Total carbon sequestration

The amounts of carbon sequestered in various forms during the expansion of oil palm cultivation in Colombia are shown in Tab.9. These values were obtained using "default" options, namely the NA oil palm growth curve, a mean of 20, 25 and 30-year replanting cycles, and a mean of the two methods of estimating areas of replanting. These options are considered either the most likely or the least extreme of the possible alternatives. Lower values of sequestration were obtained using a 20-year RCT and higher values using a 30-year RCT or the OP2 growth curve (Fig.3). The effects of alternative scenarios on sequestration rates are further presented and discussed in part II of this paper in the context of the total carbon budget.

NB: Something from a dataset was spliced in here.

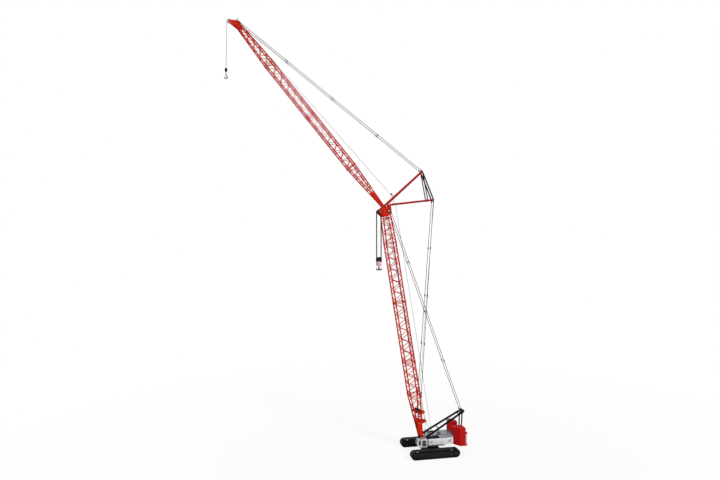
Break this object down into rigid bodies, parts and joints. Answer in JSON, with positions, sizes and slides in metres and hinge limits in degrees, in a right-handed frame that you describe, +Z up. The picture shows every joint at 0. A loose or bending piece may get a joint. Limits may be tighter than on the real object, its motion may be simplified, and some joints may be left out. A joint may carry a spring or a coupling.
{
  "type": "crawler crane, 1:10 scale model",
  "caption": "Scale model of a crawler crane with a lattice boom, luffing jib, live mast and hooks; it swings, and the boom and jib luff.",
  "frame": {"origin": "on the ground, on the axis about which the upperworks swing, midway between the tracks", "axes": "+X forward along the tracks, the way the boom leans; +Y the crane's left, the cab's side; +Z up"},
  "size_m": [4.4481, 0.766, 7.8556],
  "materials": {
    "red_boom": "gloss red enamel",
    "red_counterweight": "gloss red enamel on plate",
    "red_strut": "gloss red enamel",
    "white_house": "gloss white enamel",
    "grey_hood": "satin blue-grey enamel",
    "light_cab": "gloss light grey enamel",
    "black_frame": "satin black enamel",
    "black_mast": "satin black enamel",
    "track_steel": "worn dark steel",
    "winch_steel": "dark oiled steel",
    "sheave_steel": "dark steel",
    "pale_sheave": "pale grey paint",
    "rope_steel": "bright wire rope",
    "pendant_steel": "galvanised stay rod",
    "engine_iron": "painted casting",
    "grating": "galvanised grating",
    "glass": "tinted glass",
    "seat_cloth": "dark vinyl",
    "console_plastic": "moulded plastic",
    "block_black": "satin black enamel",
    "hook_steel": "forged steel"
  },
  "bodies": {
    "undercarriage": {"carbody": "black_frame", "crawler_frame_left": "black_frame", "crawler_frame_right": "black_frame", "track_left": "track_steel", "track_right": "track_steel", "sprockets": "track_steel", "idlers": "track_steel", "track_rollers": "track_steel", "swing_bearing": "winch_steel"},
    "upperworks": {"revolving_frame": "black_frame", "house_left": "white_house", "house_right": "white_house", "engine_hood": "grey_hood", "engine_block": "engine_iron", "catwalks": "grating", "cab_shell": "light_cab", "cab_glass": "glass", "operator_seat": "seat_cloth", "control_console": "console_plastic", "hoist_winches": "winch_steel", "boom_hoist_winch": "winch_steel", "counterweight_tray": "red_counterweight", "counterweight_stack_left": "red_counterweight", "counterweight_stack_right": "red_counterweight", "retaining_posts": "red_counterweight", "boom_hoist_bail": "black_mast"},
    "cab_door": {"cab_door": "light_cab", "cab_door_glass": "glass"},
    "live_mast": {"live_mast": "black_mast", "mast_sheaves": "sheave_steel"},
    "boom": {"boom_butt": "red_boom", "boom_insert_lower": "red_boom", "boom_insert_middle": "red_boom", "boom_insert_upper": "red_boom", "boom_tip": "red_boom", "boom_head_sheaves": "sheave_steel", "jib_luffing_winch": "winch_steel", "rear_strut": "red_strut", "backstay_pendants": "pendant_steel", "boom_pendants": "pendant_steel"},
    "jib": {"jib_butt": "red_boom", "jib_insert_lower": "red_boom", "jib_insert_upper": "red_boom", "jib_tip": "red_boom", "jib_tip_sheaves": "pale_sheave", "front_strut": "red_strut", "jib_pendants": "pendant_steel"},
    "main_block": {"main_hoist_falls": "rope_steel", "main_hook_block": "block_black"},
    "main_hook": {"main_hook": "hook_steel"},
    "jib_hook": {"jib_hoist_fall": "rope_steel", "jib_hook_ball": "block_black", "jib_hook": "hook_steel"}
  },
  "joints": [
    {"name": "swing", "type": "hinge", "parent": "undercarriage", "child": "upperworks", "pos_m": [0, 0, 0.141], "axis": [0, 0, 1], "continuous": true},
    {"name": "cab_door_hinge", "type": "hinge", "parent": "upperworks", "child": "cab_door", "pos_m": [0.122, 0.229, 0.2285], "axis": [0, 0, 1], "range_deg": [0, 95]},
    {"name": "boom_luff", "type": "hinge", "parent": "upperworks", "child": "boom", "pos_m": [0.162, 0, 0.258], "axis": [0, 1, 0], "range_deg": [-5, 16]},
    {"name": "mast_luff", "type": "hinge", "parent": "upperworks", "child": "live_mast", "pos_m": [0.162, 0, 0.258], "axis": [0, 1, 0], "range_deg": [-5, 16]},
    {"name": "jib_luff", "type": "hinge", "parent": "boom", "child": "jib", "pos_m": [0.86008, 0, 4.51519], "axis": [0, 1, 0], "range_deg": [-20, 35]},
    {"name": "main_block_swing", "type": "hinge", "parent": "boom", "child": "main_block", "pos_m": [0.9462, 0, 4.42652], "axis": [0, 1, 0], "range_deg": [-25, 6]},
    {"name": "main_hook_swivel", "type": "hinge", "parent": "main_block", "child": "main_hook", "pos_m": [0.9462, 0, 3.42], "axis": [0, 0, 1], "continuous": true},
    {"name": "jib_hook_swing", "type": "hinge", "parent": "jib", "child": "jib_hook", "pos_m": [3.69097, 0, 7.78989], "axis": [0, 1, 0], "range_deg": [-55, 30]}
  ],
  "couplings": [
    {"joint": "mast_luff", "follows": "boom_luff", "ratio": 1}
  ]
}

The oil palms formed the largest "sink" for carbon followed by the other plantation components (litter and ground cover) and the various offsets. Mill products and by-products contributed much less. On a per hectare basis, there was little difference between the four growing regions in the amounts sequestered, so that the totals for each region mainly reflected the area under cultivation. On the other hand, partly due to yield differences (Henson et al., 2011), sequestration per tonne of CPO was lower in the Central region than in the other regions.

Conclusions

This report is part of a preliminary estimate of the total GHG balance that results from the cultivation of oil palm and the milling of FFB in Colombia. It sought to identify the relative importance of the various forms of sequestration and highlight the uncertainties of the analysis. Hopefully, this should promote further investigations aimed at improving the estimation of carbon sequestration.

The quantification of sequestration, however, is only part of the process of producing a full account of the GHG balance. To complete the process, we also need to quantify GHG emissions. This is the subject of the second paper in this series, leading to the presentation of the full GHG budget.